RIGA - The current energy crisis caused by Russia's invasion of Ukraine is another wake-up call to accelerate the transition to renewable energy, President Egils Levits said at 2022 UN Climate Change Conference in Sharm El Sheikh on Tuesday.
The impact of climate change is felt all over the world, for example, more frequent droughts have caused famine in Somalia, while melting glaciers in Pakistan have flooded a third of the country, said Levits.
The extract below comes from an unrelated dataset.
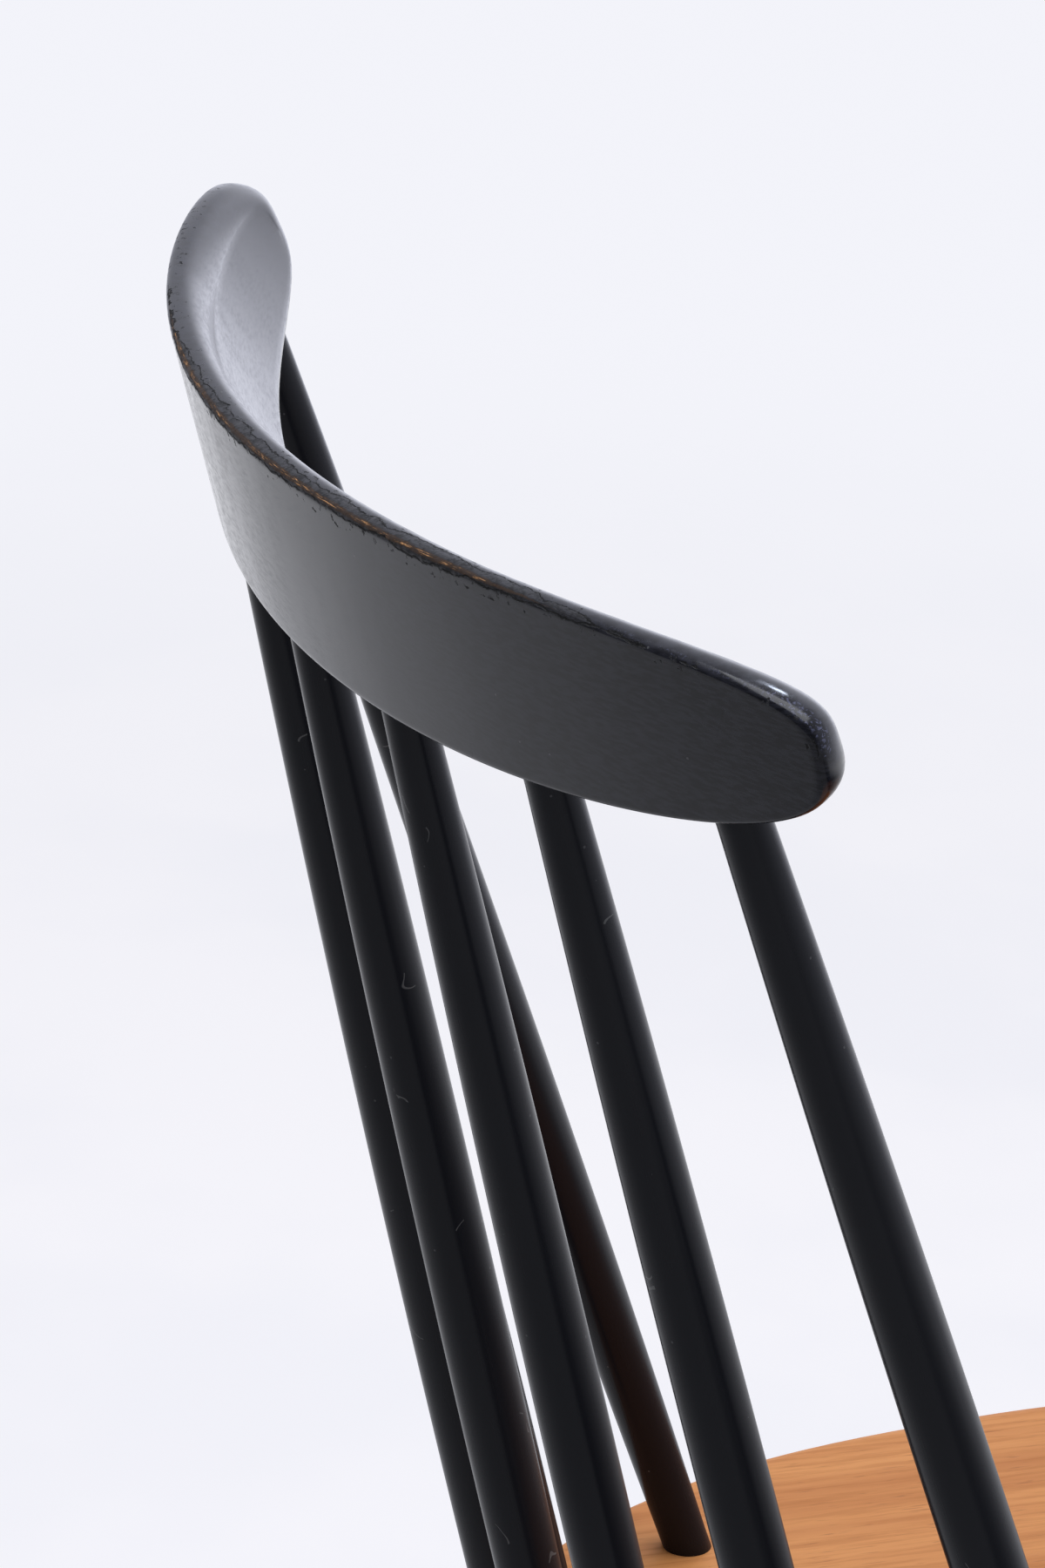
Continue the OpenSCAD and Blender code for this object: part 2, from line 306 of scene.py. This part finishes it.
# Broad bands, fine streaks and short dark pores. The gloss of the spindles mirrors it darker
seat_wood, tree, bsdf = new_finish("oiled seat wood")
bsdf.inputs["IOR"].default_value = 1.28
place = shade(tree, "TexCoord").outputs["Object"]
board_grain = stretched(tree, place, (1, 0.045, 1))
broad = noise(tree, board_grain, 55, 3, distortion=0.3)
fine = noise(tree, board_grain, 420, 5, 0.7)
pores = noise(tree, stretched(tree, place, (1, 0.09, 1)), 900)
in_gloss = shade(tree, "LightPath").outputs["Is Glossy Ray"]
colour = coats(tree, tint(tree, ramp(tree, broad, 0.32, 0.68), WOOD_DARK, WOOD_LIGHT),
               (ramp(tree, fine, 0.43, 0.64, 0, 0.38), WOOD_GRAIN),
               (ramp(tree, pores, 0.6, 0.74, 0, 0.4), WOOD_PORE),
               (times(tree, in_gloss, 0.65), WOOD_MIRRORED))
surface(tree, bsdf, colour, ramp(tree, fine, 0.3, 0.7, 0.5, 0.62), fine, 0.15, 0.2 * mm)

seat_edge = [(SEAT_TOP_ROUND + FACE_LIP, seat_high.z)]
seat_edge += [(SEAT_TOP_ROUND * (1 - math.cos(a)), seat_high.z - SEAT_TOP_ROUND * (1 - math.sin(a)))
              for a in np.radians(np.arange(90, -1, -15))]
seat_edge += [(SEAT_LOW_ROUND * (1 - math.cos(a)), seat_low.z + SEAT_LOW_ROUND * (1 - math.sin(a)))
              for a in np.radians(np.arange(0, 91, 10))]
seat_edge += [(SEAT_LOW_ROUND + FACE_LIP, seat_low.z)]
bm, step, layer = ring_stack(SEAT_STEPS, len(seat_edge))
for v in bm.verts:
    inset, height = seat_edge[v[layer]]
    v.co = (*seat_outline(math.tau * v[step] / SEAT_STEPS, inset + SEAT_SHY), height)
half = SEAT_STEPS // 2
across_back = [(k, half - k) for k in range(half // 2 - 1, 0, -1)]
across_front = [(SEAT_STEPS - k, half + k) for k in range(1, half // 2)]
close_ends(bm, step, layer, len(seat_edge), across_back + [(0, half)] + across_front, SEAT_CUTS)
finish_piece(bm, "seat_board", seat_wood, ["seat"])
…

On the other hand, extreme temperatures cause extensive forest fires from Greece to Australia and the United States, while in Latvia, climate change is reducing biodiversity, the president said. The situation is exacerbated by Russia's illegal war in Ukraine, which affects security of food and energy supplies and diverts attention and resources from climate action.
"It is our responsibility to protect and strengthen communities that are the most vulnerable to and the least responsible for climate change," emphasized Levits.
In Levits' opinion, green solutions not only contribute to efforts to reduce climate change, but also ensure greater security of energy supply. Latvia is diversifying its energy sources and is planning to achieve climate neutrality by 2050, said Levits.
"Latvia is committed to achieving the European Union's goal of reducing greenhouse gas emissions by at least 55 percent by 2030. Two Latvian cities - Riga and Liepaja - wish to be among the first 100 climate-neutral cities in Europe by 2030," said the president.
According to Levits, effective climate change management requires close cooperation between governments, businesses, scientists and civil society.